I would really like to believe that Bush’s motivation for going to war is a simple and innocent matter of getting his little Texan hands on a whole mess of oil and getting revenge on the guy who tried to kill his dad, but the Commander-in-Chief is making it exceedingly difficult to believe that with all his God talk. When he speaks of wanting to bring “God’s gift of liberty … to every human being in the world,” I get this creepy, crusade vibe.
Now, I don’t truly believe that the war is a Christian crusade to retake the East and suppress Islam, but when he says stuff like “the terrorists hate the fact that … we can worship Almighty God the way we see fit,” it’s hard not to get conspiratorial about his motives. When he refers to the leaders of Iraq as “lawless men,” a harmless enough phrase, I can’t help remembering the fact that the Anti-Christ, the people who killed Jesus and just about every “evildoer” in the Bible is referred to as a “lawless man.” But I’m sure it’s just a coincidence.

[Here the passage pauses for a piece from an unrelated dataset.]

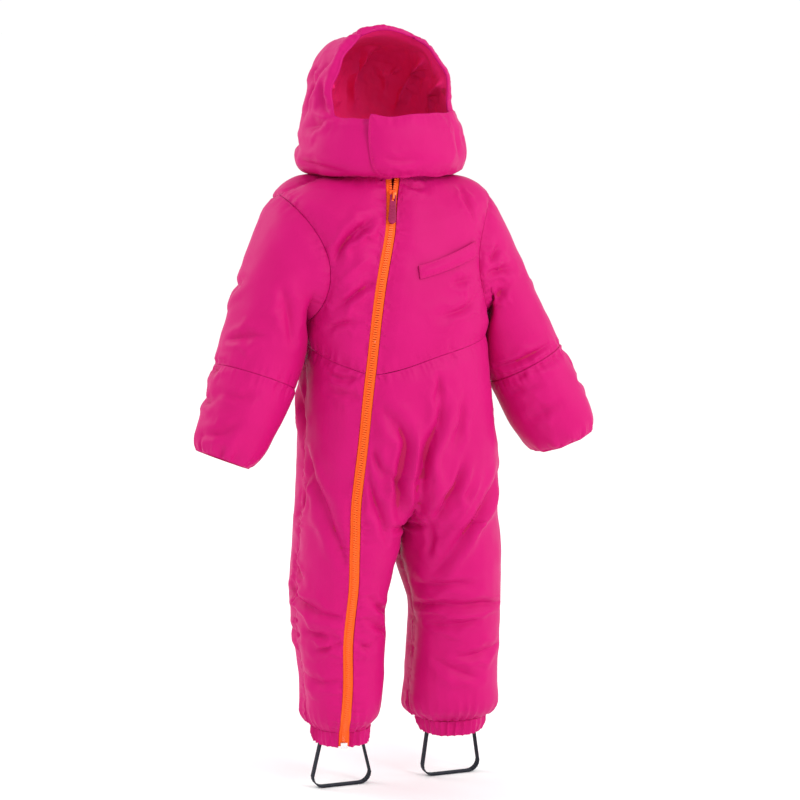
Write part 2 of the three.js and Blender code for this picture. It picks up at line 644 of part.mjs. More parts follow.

I have to say, however, God-boy has some serious cojones. In his speech Monday, he addressed the Iraqi people, and one of the first things he instructed them to do was, “Do not destroy oil wells, a source of wealth that belongs to the Iraqi people.” The second thing he told them was not to use Weapons of Mass Destruction on Americans or Iraqis. Priorities, anyone?
One of the last things Mahmassani said before he was cut off was that Bush seemed to be deciding when to go to war in an arbitrary manner, as if he was basing his decision on the weather. Well Yahya, here in the U.S. it’s raining premium gas at $1.91 per gallon.